--- Material for this task ---

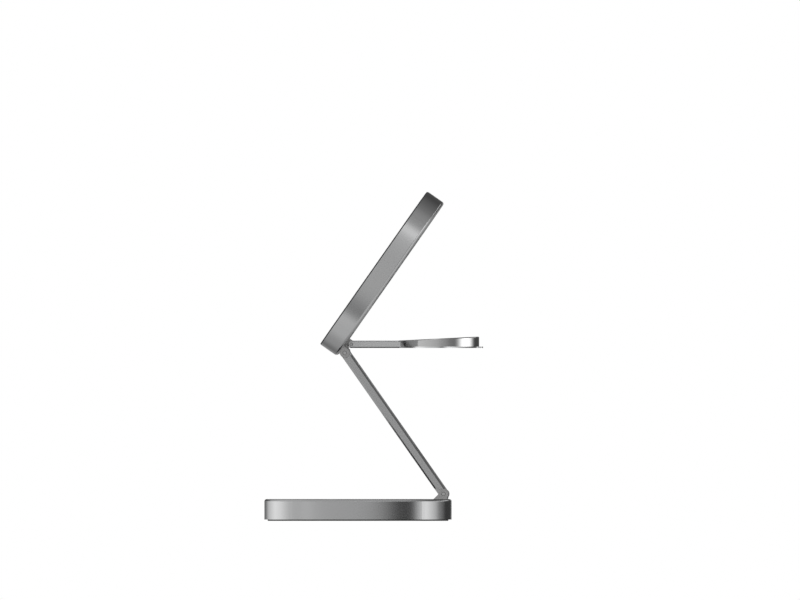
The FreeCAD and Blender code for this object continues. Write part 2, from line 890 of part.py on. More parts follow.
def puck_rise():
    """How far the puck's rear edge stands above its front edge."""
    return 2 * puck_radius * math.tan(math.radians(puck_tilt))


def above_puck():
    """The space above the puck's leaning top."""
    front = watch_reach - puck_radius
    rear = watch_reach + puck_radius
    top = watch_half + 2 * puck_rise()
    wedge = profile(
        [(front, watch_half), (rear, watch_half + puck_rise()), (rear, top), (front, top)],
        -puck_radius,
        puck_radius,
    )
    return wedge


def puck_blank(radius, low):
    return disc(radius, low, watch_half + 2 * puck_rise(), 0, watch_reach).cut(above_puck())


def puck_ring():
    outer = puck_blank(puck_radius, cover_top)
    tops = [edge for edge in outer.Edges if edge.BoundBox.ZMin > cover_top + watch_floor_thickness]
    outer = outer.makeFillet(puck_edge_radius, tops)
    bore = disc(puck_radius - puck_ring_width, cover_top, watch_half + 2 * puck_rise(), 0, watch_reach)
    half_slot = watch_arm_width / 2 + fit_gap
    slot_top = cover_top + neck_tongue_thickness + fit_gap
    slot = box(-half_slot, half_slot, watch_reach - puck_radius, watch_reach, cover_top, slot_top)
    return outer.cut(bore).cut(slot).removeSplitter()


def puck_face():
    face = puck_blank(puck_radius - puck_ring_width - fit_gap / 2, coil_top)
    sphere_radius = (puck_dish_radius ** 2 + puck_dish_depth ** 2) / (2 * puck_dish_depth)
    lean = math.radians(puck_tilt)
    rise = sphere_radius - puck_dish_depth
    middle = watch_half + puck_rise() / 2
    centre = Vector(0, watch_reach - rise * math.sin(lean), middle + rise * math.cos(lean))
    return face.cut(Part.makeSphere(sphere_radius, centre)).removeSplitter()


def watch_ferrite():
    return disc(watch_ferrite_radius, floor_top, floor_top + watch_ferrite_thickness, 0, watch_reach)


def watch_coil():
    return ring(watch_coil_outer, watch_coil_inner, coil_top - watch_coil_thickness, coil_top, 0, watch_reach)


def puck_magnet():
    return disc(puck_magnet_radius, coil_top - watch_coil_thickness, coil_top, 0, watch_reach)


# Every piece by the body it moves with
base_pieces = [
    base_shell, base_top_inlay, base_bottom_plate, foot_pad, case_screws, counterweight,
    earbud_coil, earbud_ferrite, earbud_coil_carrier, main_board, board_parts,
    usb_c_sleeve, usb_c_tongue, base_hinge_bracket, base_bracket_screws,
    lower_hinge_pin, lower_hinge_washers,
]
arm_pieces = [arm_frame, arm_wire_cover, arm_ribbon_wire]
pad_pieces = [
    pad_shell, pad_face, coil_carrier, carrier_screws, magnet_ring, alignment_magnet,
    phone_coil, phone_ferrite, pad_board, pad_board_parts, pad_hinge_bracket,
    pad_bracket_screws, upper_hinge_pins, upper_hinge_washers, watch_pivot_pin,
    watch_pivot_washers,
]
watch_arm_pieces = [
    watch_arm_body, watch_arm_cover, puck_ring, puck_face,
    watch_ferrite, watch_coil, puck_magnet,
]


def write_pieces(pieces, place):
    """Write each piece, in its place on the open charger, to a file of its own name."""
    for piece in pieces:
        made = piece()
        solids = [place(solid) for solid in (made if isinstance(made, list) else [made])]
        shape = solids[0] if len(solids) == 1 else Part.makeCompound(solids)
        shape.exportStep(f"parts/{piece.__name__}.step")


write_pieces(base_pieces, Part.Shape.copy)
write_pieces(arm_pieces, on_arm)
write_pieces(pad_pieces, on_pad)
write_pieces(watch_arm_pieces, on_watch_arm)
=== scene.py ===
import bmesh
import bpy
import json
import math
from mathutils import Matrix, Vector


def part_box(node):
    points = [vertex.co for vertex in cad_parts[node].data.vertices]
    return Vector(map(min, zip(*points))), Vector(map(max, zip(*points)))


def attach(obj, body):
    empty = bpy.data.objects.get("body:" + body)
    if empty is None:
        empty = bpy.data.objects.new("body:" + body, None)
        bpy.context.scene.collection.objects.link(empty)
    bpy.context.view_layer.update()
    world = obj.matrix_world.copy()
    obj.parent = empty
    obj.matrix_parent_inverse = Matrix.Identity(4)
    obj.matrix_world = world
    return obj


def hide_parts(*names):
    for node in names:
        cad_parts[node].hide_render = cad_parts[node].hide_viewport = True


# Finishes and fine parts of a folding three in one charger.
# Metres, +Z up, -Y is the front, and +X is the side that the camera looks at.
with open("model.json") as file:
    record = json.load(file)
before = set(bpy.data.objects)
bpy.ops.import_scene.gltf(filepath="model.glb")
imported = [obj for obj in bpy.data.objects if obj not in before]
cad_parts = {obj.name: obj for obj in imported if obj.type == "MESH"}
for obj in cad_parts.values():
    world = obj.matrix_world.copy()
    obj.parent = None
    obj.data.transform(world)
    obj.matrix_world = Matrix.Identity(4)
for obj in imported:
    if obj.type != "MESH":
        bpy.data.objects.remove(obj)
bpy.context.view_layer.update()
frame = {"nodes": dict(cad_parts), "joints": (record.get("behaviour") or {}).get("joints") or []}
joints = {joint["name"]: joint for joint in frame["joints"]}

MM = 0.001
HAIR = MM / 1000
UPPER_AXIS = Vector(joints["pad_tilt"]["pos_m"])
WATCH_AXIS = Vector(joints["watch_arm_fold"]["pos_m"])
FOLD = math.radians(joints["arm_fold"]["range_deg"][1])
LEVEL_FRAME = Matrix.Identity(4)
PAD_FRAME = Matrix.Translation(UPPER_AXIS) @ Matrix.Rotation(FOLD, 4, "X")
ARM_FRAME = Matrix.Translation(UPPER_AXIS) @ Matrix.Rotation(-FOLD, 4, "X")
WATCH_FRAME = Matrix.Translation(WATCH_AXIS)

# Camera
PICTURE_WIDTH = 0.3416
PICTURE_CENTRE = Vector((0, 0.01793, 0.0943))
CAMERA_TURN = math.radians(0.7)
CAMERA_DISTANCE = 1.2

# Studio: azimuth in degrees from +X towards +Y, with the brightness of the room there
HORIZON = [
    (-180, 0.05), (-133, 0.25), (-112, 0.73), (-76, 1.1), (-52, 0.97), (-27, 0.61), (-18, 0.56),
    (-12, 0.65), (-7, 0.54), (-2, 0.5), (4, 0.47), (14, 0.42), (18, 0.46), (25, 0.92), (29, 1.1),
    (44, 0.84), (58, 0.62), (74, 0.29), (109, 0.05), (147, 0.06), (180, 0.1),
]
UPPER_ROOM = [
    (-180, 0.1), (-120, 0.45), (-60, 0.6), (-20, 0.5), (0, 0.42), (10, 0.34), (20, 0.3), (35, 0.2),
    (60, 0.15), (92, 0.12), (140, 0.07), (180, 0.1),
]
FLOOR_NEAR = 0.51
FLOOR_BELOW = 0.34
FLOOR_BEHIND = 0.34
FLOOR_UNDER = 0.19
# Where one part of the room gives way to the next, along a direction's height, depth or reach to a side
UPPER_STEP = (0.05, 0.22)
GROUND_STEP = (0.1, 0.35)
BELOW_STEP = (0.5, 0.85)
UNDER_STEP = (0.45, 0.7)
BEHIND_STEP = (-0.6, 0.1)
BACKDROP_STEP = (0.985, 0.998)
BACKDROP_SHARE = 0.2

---
--- Material for this task ---

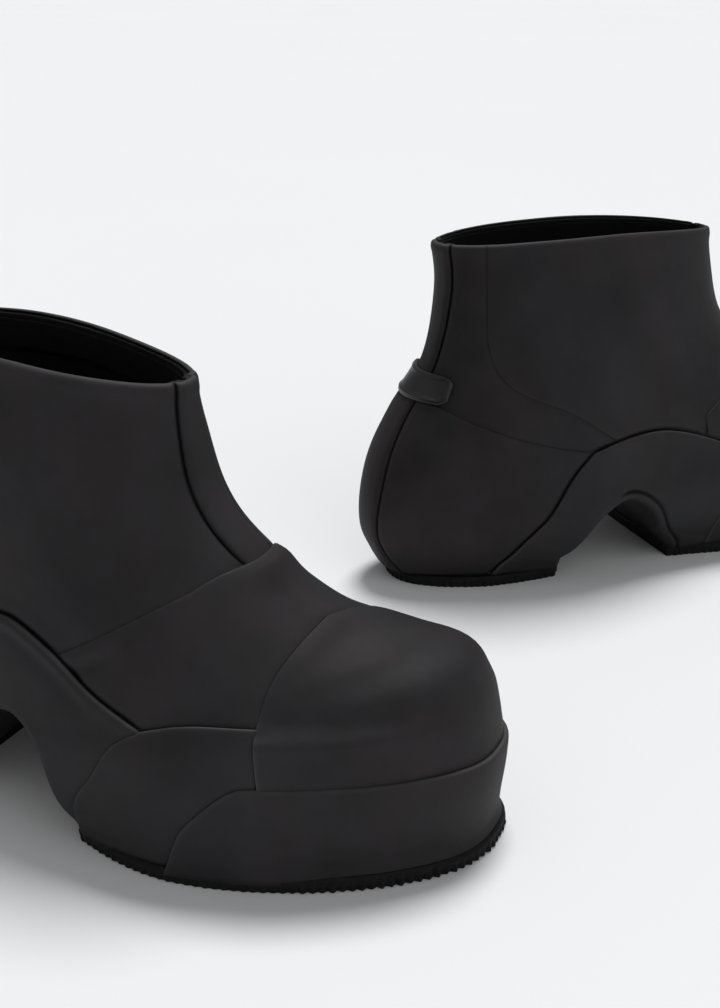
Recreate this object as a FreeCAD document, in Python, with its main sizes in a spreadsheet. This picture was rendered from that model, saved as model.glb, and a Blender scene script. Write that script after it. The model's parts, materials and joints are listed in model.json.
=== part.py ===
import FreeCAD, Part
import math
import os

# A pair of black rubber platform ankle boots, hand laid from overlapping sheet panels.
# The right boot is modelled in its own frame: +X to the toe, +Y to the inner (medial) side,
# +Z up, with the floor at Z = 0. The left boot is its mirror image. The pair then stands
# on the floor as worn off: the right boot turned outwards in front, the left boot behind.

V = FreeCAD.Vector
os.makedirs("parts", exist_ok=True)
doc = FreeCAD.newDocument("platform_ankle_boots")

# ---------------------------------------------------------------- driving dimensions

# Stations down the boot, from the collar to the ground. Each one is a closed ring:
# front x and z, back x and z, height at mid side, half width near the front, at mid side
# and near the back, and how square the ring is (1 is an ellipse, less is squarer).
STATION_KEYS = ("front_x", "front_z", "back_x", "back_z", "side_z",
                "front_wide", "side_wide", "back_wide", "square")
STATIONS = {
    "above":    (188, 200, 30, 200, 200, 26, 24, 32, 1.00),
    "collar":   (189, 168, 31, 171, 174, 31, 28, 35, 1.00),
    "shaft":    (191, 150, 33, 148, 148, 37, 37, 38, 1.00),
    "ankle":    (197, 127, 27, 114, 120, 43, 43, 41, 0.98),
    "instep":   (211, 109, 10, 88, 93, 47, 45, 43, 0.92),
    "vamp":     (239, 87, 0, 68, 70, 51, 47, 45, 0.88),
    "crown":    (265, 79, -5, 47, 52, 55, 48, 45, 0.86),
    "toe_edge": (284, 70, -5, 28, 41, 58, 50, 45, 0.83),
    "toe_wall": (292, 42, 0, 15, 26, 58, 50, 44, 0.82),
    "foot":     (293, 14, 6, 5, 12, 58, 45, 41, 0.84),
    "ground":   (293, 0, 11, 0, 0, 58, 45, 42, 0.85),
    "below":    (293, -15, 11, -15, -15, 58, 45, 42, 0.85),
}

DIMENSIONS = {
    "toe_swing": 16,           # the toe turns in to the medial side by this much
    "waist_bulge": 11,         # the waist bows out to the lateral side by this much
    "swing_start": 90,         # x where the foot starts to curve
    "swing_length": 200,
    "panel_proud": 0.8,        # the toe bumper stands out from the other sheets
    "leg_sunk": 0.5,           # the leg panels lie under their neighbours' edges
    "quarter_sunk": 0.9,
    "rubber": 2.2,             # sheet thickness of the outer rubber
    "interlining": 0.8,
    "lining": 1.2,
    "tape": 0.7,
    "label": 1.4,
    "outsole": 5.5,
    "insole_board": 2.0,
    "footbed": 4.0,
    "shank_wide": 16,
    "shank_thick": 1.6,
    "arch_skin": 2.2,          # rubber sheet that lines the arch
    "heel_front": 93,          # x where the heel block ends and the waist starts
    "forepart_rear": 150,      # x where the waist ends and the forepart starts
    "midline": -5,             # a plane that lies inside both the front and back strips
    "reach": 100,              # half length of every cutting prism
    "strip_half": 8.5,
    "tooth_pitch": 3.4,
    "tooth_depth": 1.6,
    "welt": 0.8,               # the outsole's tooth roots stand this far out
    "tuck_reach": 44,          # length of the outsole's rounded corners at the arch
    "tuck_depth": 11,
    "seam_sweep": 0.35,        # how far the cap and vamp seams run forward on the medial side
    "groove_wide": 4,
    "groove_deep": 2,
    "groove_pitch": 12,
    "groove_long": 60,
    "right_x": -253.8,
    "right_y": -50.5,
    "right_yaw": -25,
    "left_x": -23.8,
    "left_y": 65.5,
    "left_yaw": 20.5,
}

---

→ Short exercise
Extract from the records above the lines from the one containing "write_pieces(base_pieces, Part.Shape.copy)" to the one containing "record = json.load(file)", both lines included, exactly as they appear and with nothing else.

→ Exercise answer
write_pieces(base_pieces, Part.Shape.copy)
write_pieces(arm_pieces, on_arm)
write_pieces(pad_pieces, on_pad)
write_pieces(watch_arm_pieces, on_watch_arm)
=== scene.py ===
import bmesh
import bpy
import json
import math
from mathutils import Matrix, Vector


def part_box(node):
    points = [vertex.co for vertex in cad_parts[node].data.vertices]
    return Vector(map(min, zip(*points))), Vector(map(max, zip(*points)))


def attach(obj, body):
    empty = bpy.data.objects.get("body:" + body)
    if empty is None:
        empty = bpy.data.objects.new("body:" + body, None)
        bpy.context.scene.collection.objects.link(empty)
    bpy.context.view_layer.update()
    world = obj.matrix_world.copy()
    obj.parent = empty
    obj.matrix_parent_inverse = Matrix.Identity(4)
    obj.matrix_world = world
    return obj


def hide_parts(*names):
    for node in names:
        cad_parts[node].hide_render = cad_parts[node].hide_viewport = True


# Finishes and fine parts of a folding three in one charger.
# Metres, +Z up, -Y is the front, and +X is the side that the camera looks at.
with open("model.json") as file:
    record = json.load(file)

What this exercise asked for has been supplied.